---- DATA LINES
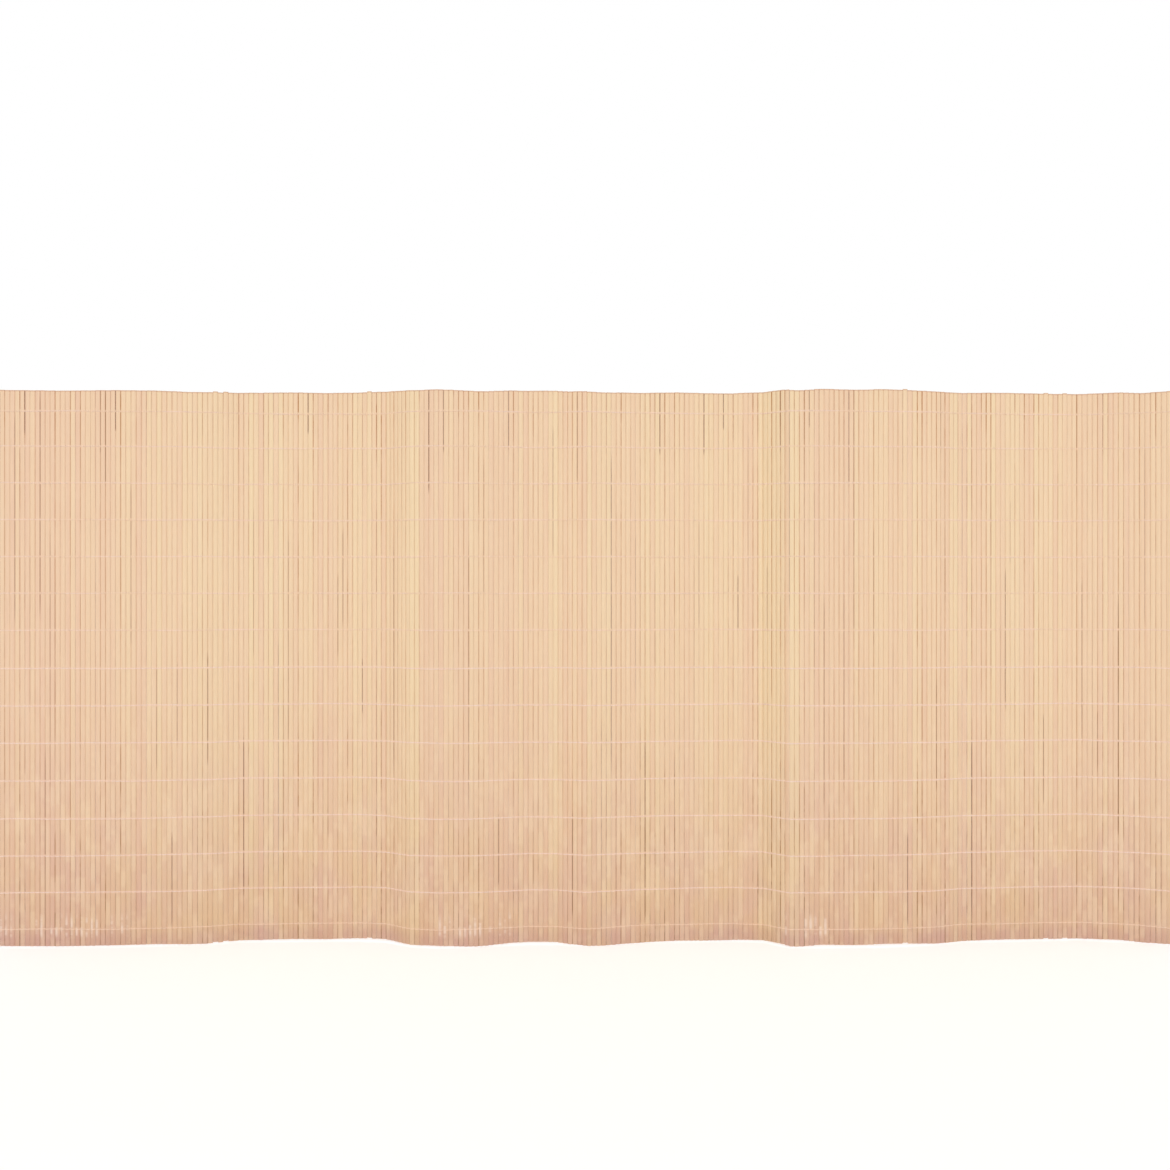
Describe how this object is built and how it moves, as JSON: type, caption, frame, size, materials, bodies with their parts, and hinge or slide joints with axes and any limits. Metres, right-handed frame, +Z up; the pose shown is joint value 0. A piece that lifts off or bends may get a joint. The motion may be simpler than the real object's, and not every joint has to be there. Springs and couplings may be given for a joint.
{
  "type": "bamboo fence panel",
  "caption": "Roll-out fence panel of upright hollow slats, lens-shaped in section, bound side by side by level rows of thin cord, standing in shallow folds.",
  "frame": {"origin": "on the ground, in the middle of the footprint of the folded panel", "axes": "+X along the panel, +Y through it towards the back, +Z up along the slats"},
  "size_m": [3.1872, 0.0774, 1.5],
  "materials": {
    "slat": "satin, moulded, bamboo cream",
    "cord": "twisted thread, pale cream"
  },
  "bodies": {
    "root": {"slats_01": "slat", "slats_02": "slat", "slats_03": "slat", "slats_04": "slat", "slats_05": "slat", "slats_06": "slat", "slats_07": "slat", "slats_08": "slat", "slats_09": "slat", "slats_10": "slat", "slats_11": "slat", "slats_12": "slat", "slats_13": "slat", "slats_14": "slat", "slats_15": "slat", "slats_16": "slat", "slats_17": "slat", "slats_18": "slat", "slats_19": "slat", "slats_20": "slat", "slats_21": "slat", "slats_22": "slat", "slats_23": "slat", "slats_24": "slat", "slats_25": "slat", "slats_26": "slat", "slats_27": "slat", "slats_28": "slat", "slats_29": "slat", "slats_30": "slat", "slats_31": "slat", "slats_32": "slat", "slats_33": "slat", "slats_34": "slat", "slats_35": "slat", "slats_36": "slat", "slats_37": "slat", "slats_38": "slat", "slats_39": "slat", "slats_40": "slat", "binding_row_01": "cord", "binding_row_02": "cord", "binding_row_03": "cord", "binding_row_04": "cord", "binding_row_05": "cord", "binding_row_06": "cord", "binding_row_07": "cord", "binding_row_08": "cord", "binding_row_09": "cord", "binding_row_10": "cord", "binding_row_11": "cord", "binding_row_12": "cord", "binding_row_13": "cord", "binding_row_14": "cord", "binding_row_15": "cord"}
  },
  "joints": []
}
--------
▶ **GIVEN EXERCISE**
Please return the data above exactly as given.

▶ **SOLUTION**
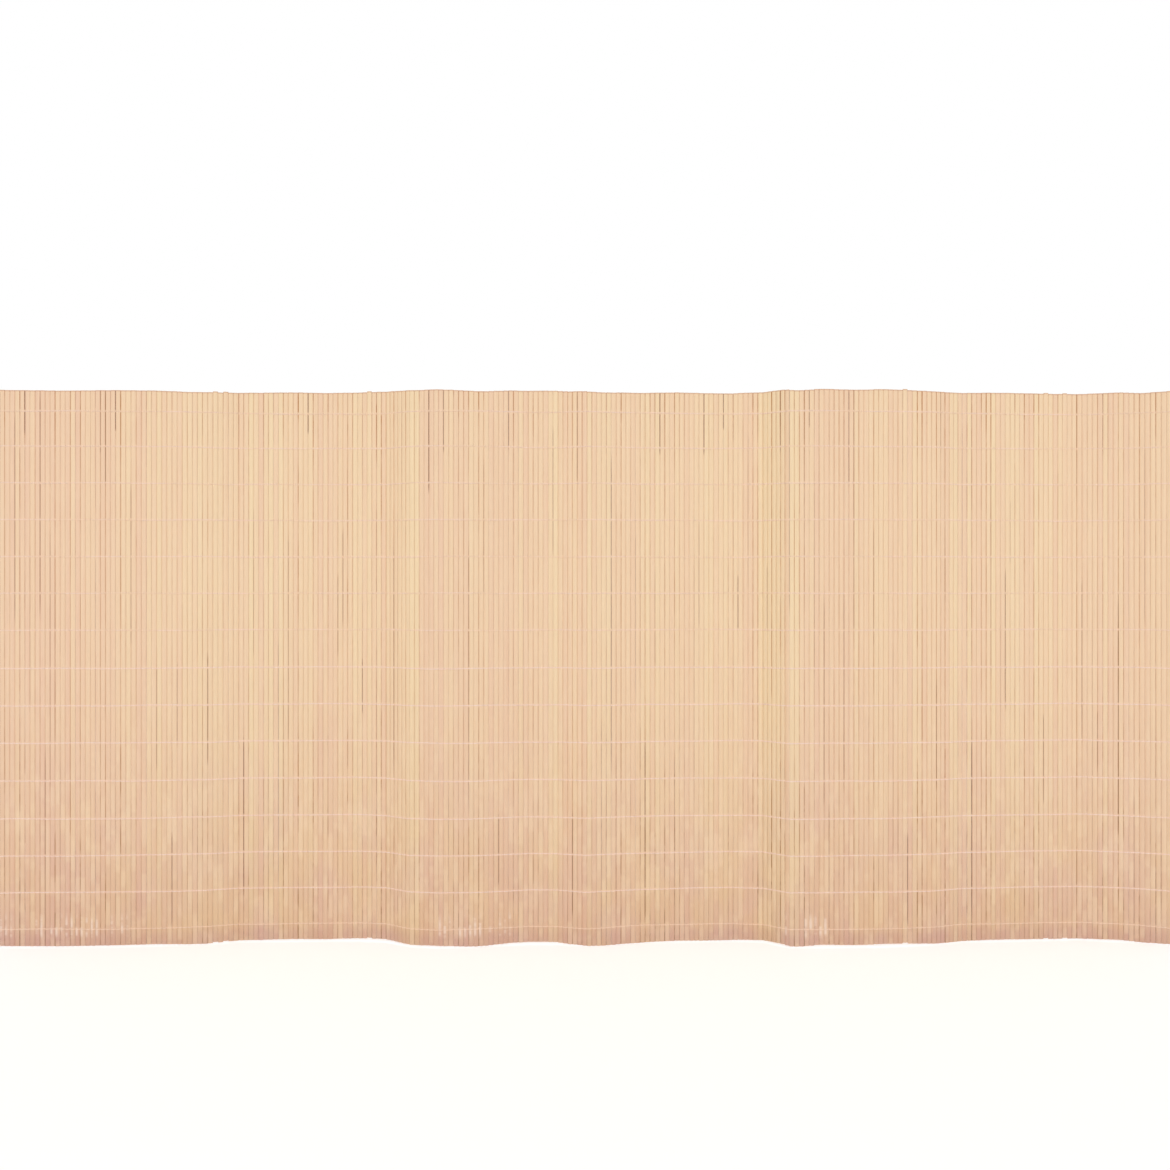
Describe how this object is built and how it moves, as JSON: type, caption, frame, size, materials, bodies with their parts, and hinge or slide joints with axes and any limits. Metres, right-handed frame, +Z up; the pose shown is joint value 0. A piece that lifts off or bends may get a joint. The motion may be simpler than the real object's, and not every joint has to be there. Springs and couplings may be given for a joint.
{
  "type": "bamboo fence panel",
  "caption": "Roll-out fence panel of upright hollow slats, lens-shaped in section, bound side by side by level rows of thin cord, standing in shallow folds.",
  "frame": {"origin": "on the ground, in the middle of the footprint of the folded panel", "axes": "+X along the panel, +Y through it towards the back, +Z up along the slats"},
  "size_m": [3.1872, 0.0774, 1.5],
  "materials": {
    "slat": "satin, moulded, bamboo cream",
    "cord": "twisted thread, pale cream"
  },
  "bodies": {
    "root": {"slats_01": "slat", "slats_02": "slat", "slats_03": "slat", "slats_04": "slat", "slats_05": "slat", "slats_06": "slat", "slats_07": "slat", "slats_08": "slat", "slats_09": "slat", "slats_10": "slat", "slats_11": "slat", "slats_12": "slat", "slats_13": "slat", "slats_14": "slat", "slats_15": "slat", "slats_16": "slat", "slats_17": "slat", "slats_18": "slat", "slats_19": "slat", "slats_20": "slat", "slats_21": "slat", "slats_22": "slat", "slats_23": "slat", "slats_24": "slat", "slats_25": "slat", "slats_26": "slat", "slats_27": "slat", "slats_28": "slat", "slats_29": "slat", "slats_30": "slat", "slats_31": "slat", "slats_32": "slat", "slats_33": "slat", "slats_34": "slat", "slats_35": "slat", "slats_36": "slat", "slats_37": "slat", "slats_38": "slat", "slats_39": "slat", "slats_40": "slat", "binding_row_01": "cord", "binding_row_02": "cord", "binding_row_03": "cord", "binding_row_04": "cord", "binding_row_05": "cord", "binding_row_06": "cord", "binding_row_07": "cord", "binding_row_08": "cord", "binding_row_09": "cord", "binding_row_10": "cord", "binding_row_11": "cord", "binding_row_12": "cord", "binding_row_13": "cord", "binding_row_14": "cord", "binding_row_15": "cord"}
  },
  "joints": []
}